Selma Feriani Gallery, Tunis a newly opened new space dedicated to contemporary art and a branch of the eponymous booming London gallery, will showcase this summer the first solo show in Tunisia of London-based artist Zineb Sedira. In Récits maritimes: entre terre et mer, Zineb Sedira will present existing and new bodies of work produced in Mauritania, Algeria and Marseille. Through sculptural photography, video and objects, the exhibition speaks of universal experiences and transitional existences. Sedira also addresses environmental, geographical and cultural mobility issues, negotiating between both past and future.

For the past 15 years, Zineb Sedira has enriched the debate around the concepts of modernism, modernity and its manifestations in a more inclusive way. She has also raised awareness on artistic expressions and the contemporary experience in Algeria and its surrounding countries. She initially found inspiration in researching into her identity as a woman of Algerian parents. From autobiographical concerns she gradually shifted her interest to more universal ideas of migrations, memories and transmission. Through portraits, landscape, language and archival research, she developed a polyphonic vocabulary, spanning from fiction and documentary to more poetic and lyrical approaches.

In Récits Maritimes, Sedira traces the lines of continuing journeys within the metaphorical borders that space and time in between sea and land encapsulates. Once a virgin strip of sand dragged along from the Western Sahara to the North Atlantic Sea, the coastlines of the peninsula of Nouadhibou (Mauritania) now resemble a desolated post-apocalyptic film set. Damaged and abandoned skeletons of rusted ships, machines, and fragments of engines are anchored either into the water or the sand. Did they start or end their journey here? Did they land or depart from here?

Looking towards the sea, The Lovers I and Shipwrecks: The Death of a Journey III (2008), are striking images of abandoned shipwrecks, which are fragile floating sculptures threatening to collapse at any time. In the light box Vue apocalyptique (2013), one of these vessels crosses the window of an abandoned fort, built by the French during the colonisation of Mauritania, as if the decadent past looks at the derelict present.

Decline of a Journey II (2010) reconfigures a graveyard of motionless modes of transport in an installation of twelve light boxes displayed in a hovering, structureless arrangement. They seem to have found an eternal home where their raison dʼêtre and the end of their existence coexist.

Nouadhibou is the natural habitat of exotic migratory birds that stop here each year. It is also the end of the African journey of candidates for illegal immigration to a promised land. The maritime business has turned this rich ecosystem into an environmental disaster and a waste dump where local communities have developed parallel economies responding to the global demand in metal.

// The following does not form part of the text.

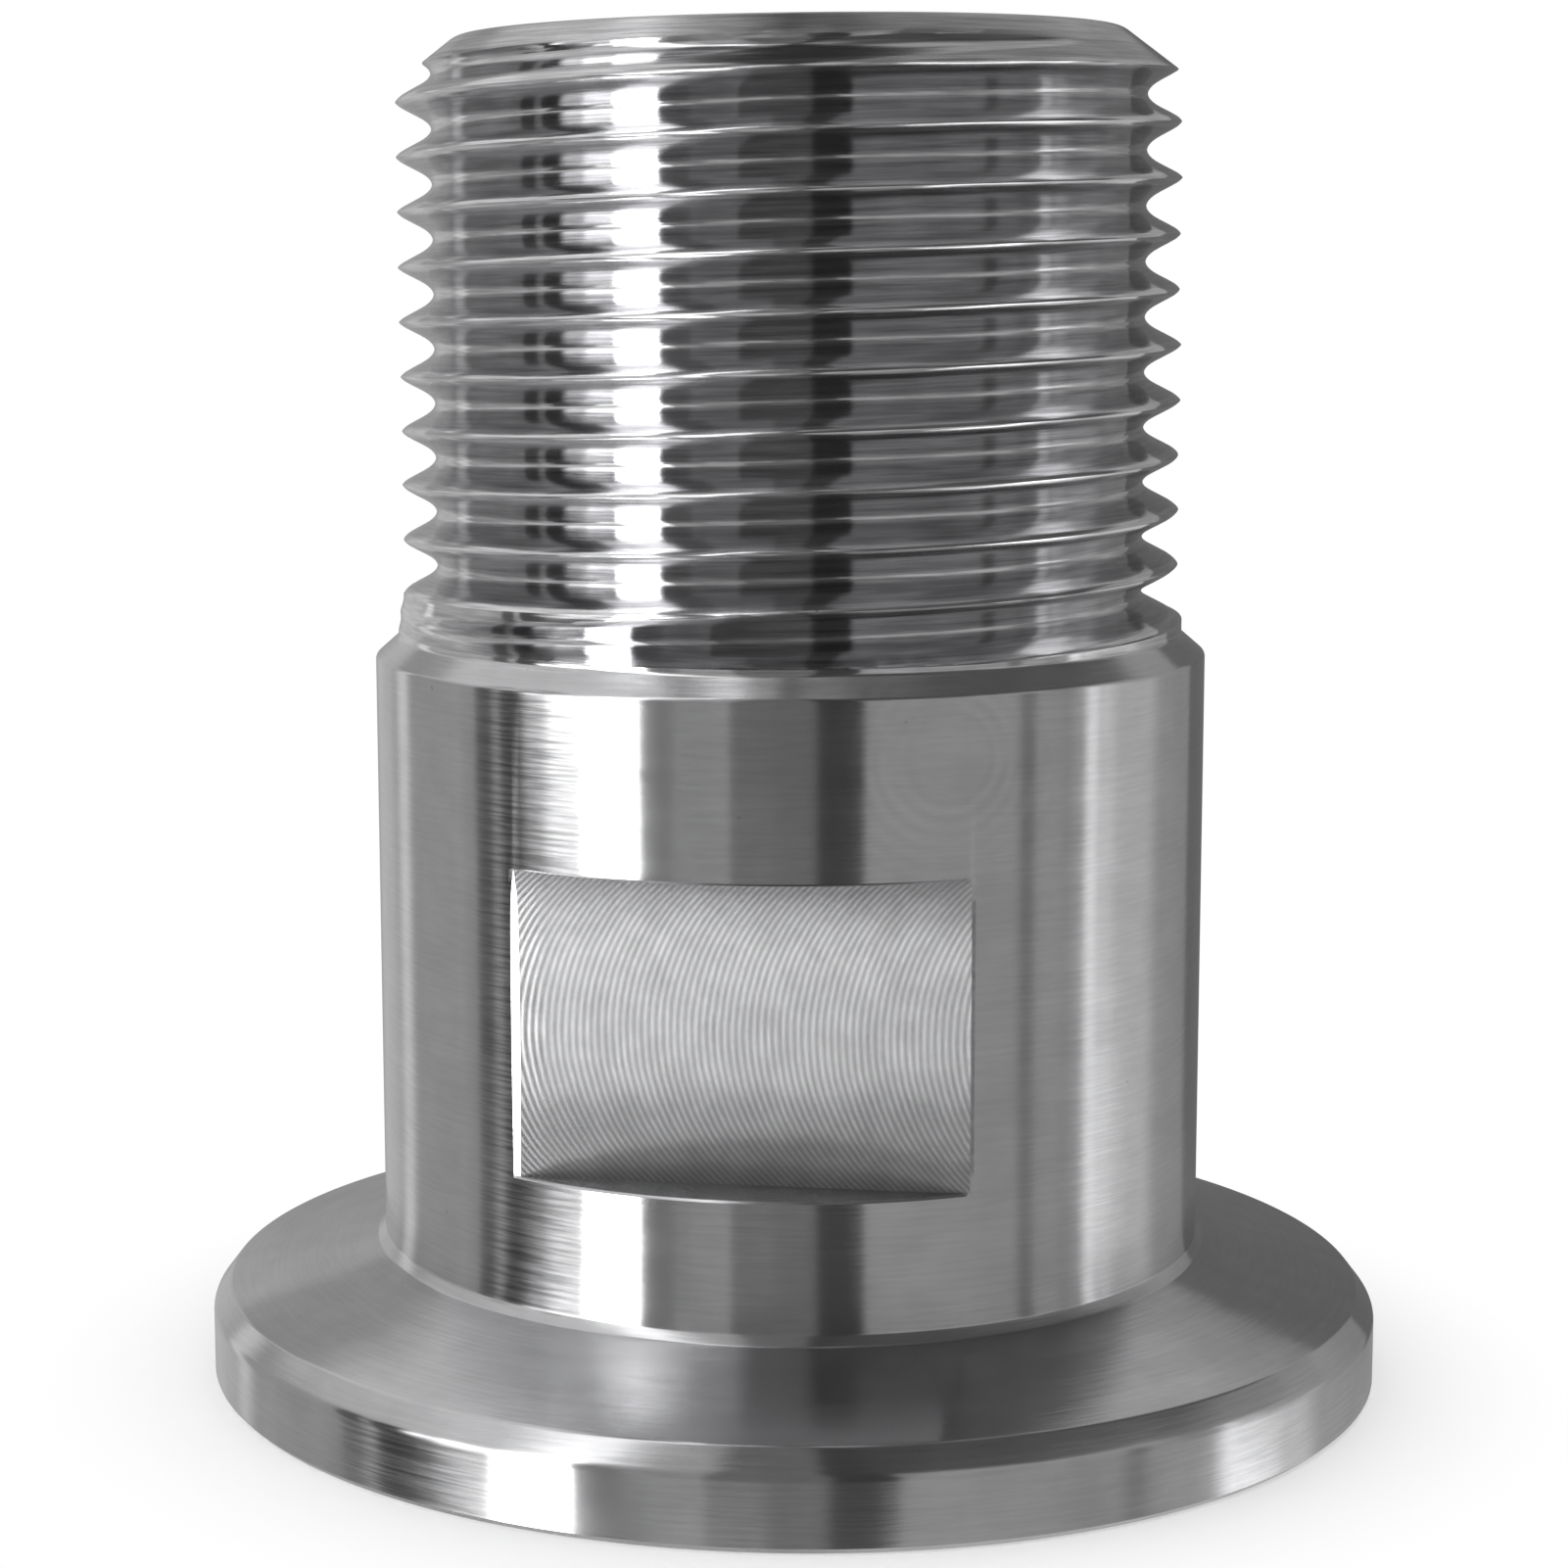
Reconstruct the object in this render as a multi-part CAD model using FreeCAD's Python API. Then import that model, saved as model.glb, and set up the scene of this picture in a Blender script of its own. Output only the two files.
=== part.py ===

At the end of the journey is a gatekeeper, the one who leads and brings everyone back home. The photograph Broken Lens (2011) reminds us of the yellow beam that shines in the dark horizon or a glimmering light breaking from the depths of the sea. In her video piece Lighthouse in the Sea of Time (2011) Sedira filmed the surroundings of the lighthouses of Cap Caxine in the outskirts of Algiers, and Cap Sigli in the remote Berber region of Kabylia. Overlooking the sea, the lighthouses built by the French during the colonial times, are existing markers of Algeriaʼs past and future.

Through the portrait of a lighthouse keeper, and exploring the logbooks, archives and technical equipment, Sedira transforms the building into a memory keeper and an historical monument of the Algerian modernity. The lighthouses have been and still are the witnesses of Algerian history; having gained its independence in 1962, the French names appearing on the service records and visitorsʼ logbooks give way to Algerian keepers, visitors and locations.

With Sugar Routes (2013), Sedira metaphorically summarises the human dilemma and the dynamics of coming, going and remaining that the sea invites us to. Exploring the port of Marseille, the shipping movements of the Sucre St Louis factory (the only sugar trade left in France) attracted her attention. Extracted from sugar cane in Brazil, Mauritius, Zambia, Burkina Faso, Cuba, Guyana, Swaziland or Réunion, the sugar that arrives in Marseille echoes the stories of human migrations and the triangle routes of the 19th and 20th centuries. The artist used the same sugar to recreate two emblematic symbols of the movements in the sea: the anchor and the propeller.

Griping the bottom of the sea and holding the ships firmly in place, the anchor anticipates the arrival and the memories to be kept and transmitted. In return, the propeller is the force which drives us to move forward, between countries, or simply towards creating new futures.